#### [REQUIREMENT]
Copy down all of the data underneath, exactly as shown.

#### [MATERIAL]
+===+

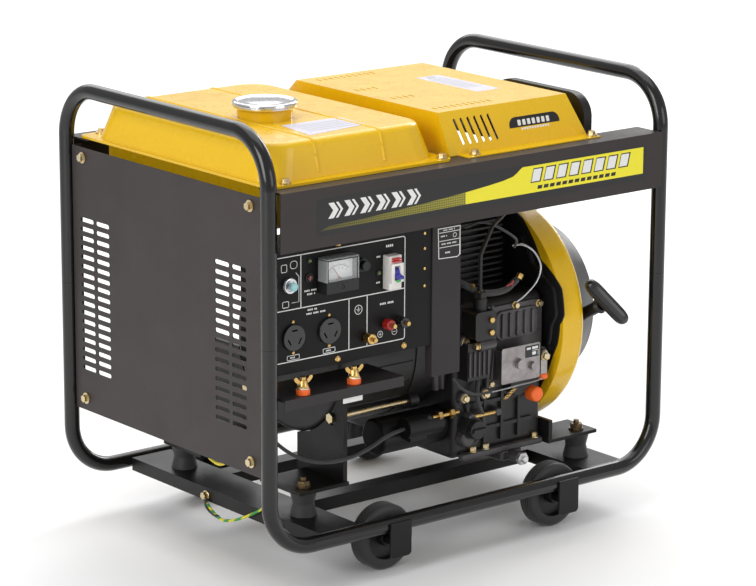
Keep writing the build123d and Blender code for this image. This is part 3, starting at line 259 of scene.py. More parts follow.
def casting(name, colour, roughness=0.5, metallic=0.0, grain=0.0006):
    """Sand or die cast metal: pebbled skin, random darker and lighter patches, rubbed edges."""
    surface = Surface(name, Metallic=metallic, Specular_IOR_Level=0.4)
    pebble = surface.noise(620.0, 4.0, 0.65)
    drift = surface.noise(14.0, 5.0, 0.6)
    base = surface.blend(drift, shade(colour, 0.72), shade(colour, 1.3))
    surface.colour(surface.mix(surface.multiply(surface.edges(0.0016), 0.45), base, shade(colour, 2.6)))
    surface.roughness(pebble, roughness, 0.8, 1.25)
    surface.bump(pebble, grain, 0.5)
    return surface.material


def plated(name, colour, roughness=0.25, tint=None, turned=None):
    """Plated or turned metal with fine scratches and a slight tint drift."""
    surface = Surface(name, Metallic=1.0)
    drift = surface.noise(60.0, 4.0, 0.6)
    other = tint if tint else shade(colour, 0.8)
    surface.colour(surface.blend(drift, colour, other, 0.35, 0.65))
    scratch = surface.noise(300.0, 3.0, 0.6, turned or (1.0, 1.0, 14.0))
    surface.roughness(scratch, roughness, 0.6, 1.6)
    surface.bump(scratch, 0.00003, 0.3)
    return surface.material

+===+

#### [OUTPUT OF THE TASK]
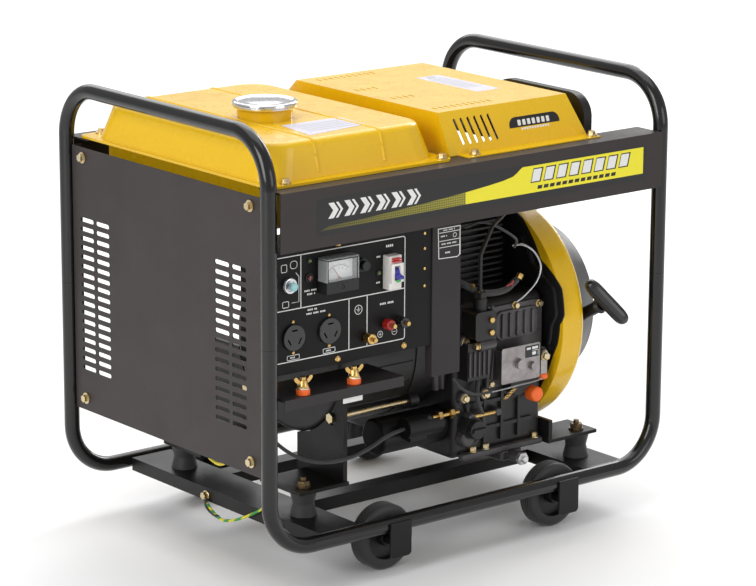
Keep writing the build123d and Blender code for this image. This is part 3, starting at line 259 of scene.py. More parts follow.
def casting(name, colour, roughness=0.5, metallic=0.0, grain=0.0006):
    """Sand or die cast metal: pebbled skin, random darker and lighter patches, rubbed edges."""
    surface = Surface(name, Metallic=metallic, Specular_IOR_Level=0.4)
    pebble = surface.noise(620.0, 4.0, 0.65)
    drift = surface.noise(14.0, 5.0, 0.6)
    base = surface.blend(drift, shade(colour, 0.72), shade(colour, 1.3))
    surface.colour(surface.mix(surface.multiply(surface.edges(0.0016), 0.45), base, shade(colour, 2.6)))
    surface.roughness(pebble, roughness, 0.8, 1.25)
    surface.bump(pebble, grain, 0.5)
    return surface.material


def plated(name, colour, roughness=0.25, tint=None, turned=None):
    """Plated or turned metal with fine scratches and a slight tint drift."""
    surface = Surface(name, Metallic=1.0)
    drift = surface.noise(60.0, 4.0, 0.6)
    other = tint if tint else shade(colour, 0.8)
    surface.colour(surface.blend(drift, colour, other, 0.35, 0.65))
    scratch = surface.noise(300.0, 3.0, 0.6, turned or (1.0, 1.0, 14.0))
    surface.roughness(scratch, roughness, 0.6, 1.6)
    surface.bump(scratch, 0.00003, 0.3)
    return surface.material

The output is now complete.